Redevelopment involving relocation has not been easy in Malaysia, learning from the Penang government's efforts to redevelop Penang Clan Jetties in Weld Quay (a collection of Chinese water villages) in mid-2000.

Based on a study conducted for this area, several villages were recommended to be redeveloped into commercial development and the residents were to be relocated to an identified location, and several other villages were recommended to be maintained as traditional floating villages but with improved infrastructure and beaufication work.

The redevelopment and relocation plans were rejected by the residents, the main reason being (they) wanted to maintain cultural diversity of the clans. As for the beautification plan for the other villages, that was well-received by the residents of the villages. Until today, the plan is still under review.

What can we learn from Singapore's renewal programmes and preservation of cultural or historical sites?

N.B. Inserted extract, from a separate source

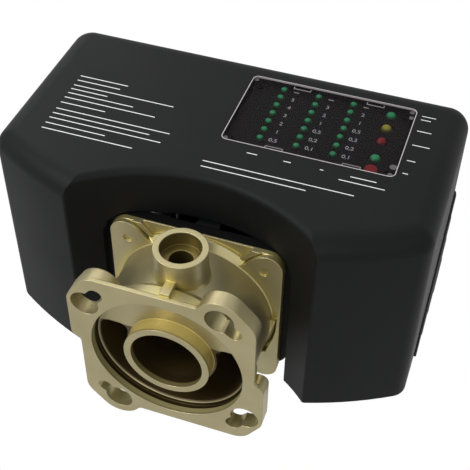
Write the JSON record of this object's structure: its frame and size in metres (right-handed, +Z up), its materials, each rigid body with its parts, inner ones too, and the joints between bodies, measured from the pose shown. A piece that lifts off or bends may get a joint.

In the case of Kampong Glam (in Singapore), it was gazetted as a conservation area by the Urban Redevelopment Authority. Some of the conserved sites in Kampong Glam include the Sultan Mosque, the Hajjah Fatimah Mosque and the Istana Kampong Glam, the palace of the former sultan.

Today, after the redevelopment, Kampong Glam retains strong ties with the ethnic-Malay and Muslim community. It is sometimes referred to as the Muslim Quarter due to its history. The Muslim population still remains a significant presence in Kampong Glam and the area remains a centre for Muslim activities. The Sultan Mosque remains a major landmark and congregation point for Singaporean Muslims.

Both experiences in Penang and Kampong Glam show that any redevelopment plan needs to take into account the socio-cultural impact on the settlers. If the plan maintains the culture or identity of the original community, it might be well-received.